Oh and hey, while we're at it: what would you do with children's artwork?
Imagine a stack of banker's boxes, five feet high.
Plus a suitcase.
Do you wish your parents had saved yours?
Would you really want it?
7 comments :
Re: children's artwork, my personal view is that it's good to keep just a few pieces, but to choose ones that have a story attached if possible (i.e. "you made this when x happened"). Keep too many and the specialness gets lost. I can imagine just flicking through a huge pile of artwork and not dwelling on any single piece, but if I had just a few pieces to look at, I would look and remember more carefully. Does that make sense?
The circle scrapbook is a tough one, too. If in your heart you really don't want to keep it, could you perhaps give it a little private burial ceremony in which you honour the past friendship? That might feel less harsh than simply tossing it in the rubbish bin.
If the circle books have no meaning or create bad feelings, I would let them go so you never again have to unearth them during a Cure. Once they are gone, you'll probably never think of them again.
My mom kept a selection of artwork and I love flipping through when I come across that box. The pieces are either attached to a story as Zooza said or are extremely representative of something I loved at the time. Everything fits in one not so big box so she did a lot of culling (which saves me the trouble).
Circle book 1: Are circumstances such that you can return the other woman's work to her? You could do that if you think it appropriate; otherwise, toss it all. If it "reminds you of a sad, sad time," you don't want it in your house!
Circle book 2: CQ is right: "Once they are gone, you'll probably never think of them again." That applies to an awful lot.
Kid art: I do see advice on this a lot in the decluttering context - speaking as a very not parent myself, it's always seemed to me that the most sensible advice is to put firm bounds on it - one box per kid, or X pieces per year, or whatever. Special stuff, and/or your favorites and theirs. I think that's basically what my folks did, and they tend to the pack-ratty in most things
There are very few of my childhood "art" projects that I'd like to see again -- the candle made out of a toilet roll I made in Grade 1, the clay cat I made in Grade 6. I cherish an old coloring book that my cousin Greg and I used to color in at Grandma's, and I wish I had one of the shopping bag people I used to make at Grandma's (made out of the old paper shopping bags you used to get at Eaton's, with handles -- cut them open at the sides, cut one handle off, draw a person on the length of the bag, and then carry the person around by the head handle.) Other than that-- nothing tugs at my memory. That's very few pieces out of all I likely created in my childhood.
If it were me, I would definitely glean, to the ones that are particularly meaningful to the kids, that have stories, that are particularly meaningful to you. The best of the best.
It's going to be a tough task going through all that artwork. I'll most definitely keep your advice in mind, and I appreciate it very much. Ideally, of course, I'd have the kids go through it with me...and perhaps I can do that with my son. My daughter, though is a pack-rat. Everything is special to her.
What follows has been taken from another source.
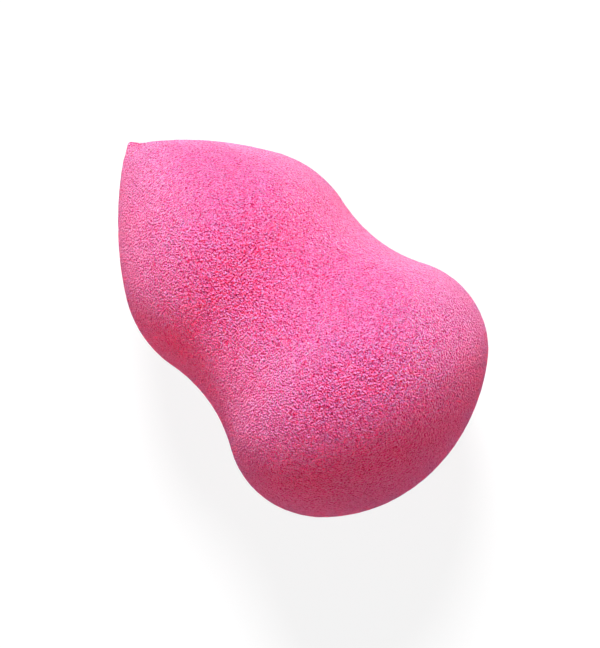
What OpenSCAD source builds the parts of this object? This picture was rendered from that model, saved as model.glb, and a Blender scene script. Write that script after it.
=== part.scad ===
// Gourd-shaped makeup sponge: one piece of soft open-cell foam, lying on its side.
// The body is a single revolve. Its outline is five arcs that run into each other
// without a corner: cap, lower lobe, waist, upper lobe and flank, then a small
// rounded tip. +Z is up from the table and the tip points along +X.

/* [Lower lobe] */
// Diameter of the lower lobe at its widest
base_d = 40; // [34:0.5:46]
// Radius that rounds the lower lobe's side
base_r = 12.5; // [6:0.5:16]
// Radius of the domed cap that closes the lower end
cap_r = 24.2; // [23.2:0.2:60]

/* [Upper lobe] */
// Diameter of the upper lobe at its widest
top_d = 33.6; // [30:0.2:38]
// Radius that rounds the upper lobe's side
top_r = 15.9; // [10:0.1:20]
// Distance from the lower lobe's widest ring to the upper lobe's
top_rise = 23.7; // [20:0.1:30]

/* [Waist] */
// Radius of the hollow curve between the two lobes
waist_r = 21.8; // [12:0.2:60]

/* [Tip] */
// Distance from the upper lobe's widest ring to the very tip
tip_rise = 23.7; // [18:0.1:40]
// Radius of the flank that runs from the upper lobe to the tip
flank_r = 49; // [30:0.5:200]
// Radius of the rounded tip
tip_r = 0.5; // [0.3:0.1:2]

/* [Resting flats] */
// Depth that the foam gives way where each lobe rests on the table
rest_cut = 0.5; // [0.2:0.1:1]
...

My parents (much to my high school chagrin) framed a "painting" I did in first grade. I think my mom has one other folder of artwork. (Please take the following suggestion from a very non-parent with a grain of salt!) Maybe you can help your daughter with culling things by telling her you'd like to keep less of it, but you'd like her to help you pick out the most important pieces so that you can hang them in the house somewhere as a rotating gallery - framing them would make them that much more special.
I keep a lot of my sons art- but the "art" not the scribbles or random pieces. I have an archival box that is about 5 inches deep and about 16 x 20 inches and I plan keeping something about that size per year.
I just got a couple boxes of my past from my parents a few months back. I wish that they had saved a few more pieces of my art and that everything they saved for me had some sort of tag attached to it. I remember some stuff, but others I don't (especially some of the stuff from middle and high school) just dating some of it would have helped me out!
As for the circle books- get rid of them- they seem to be a negative energy thing for you- and who needs that?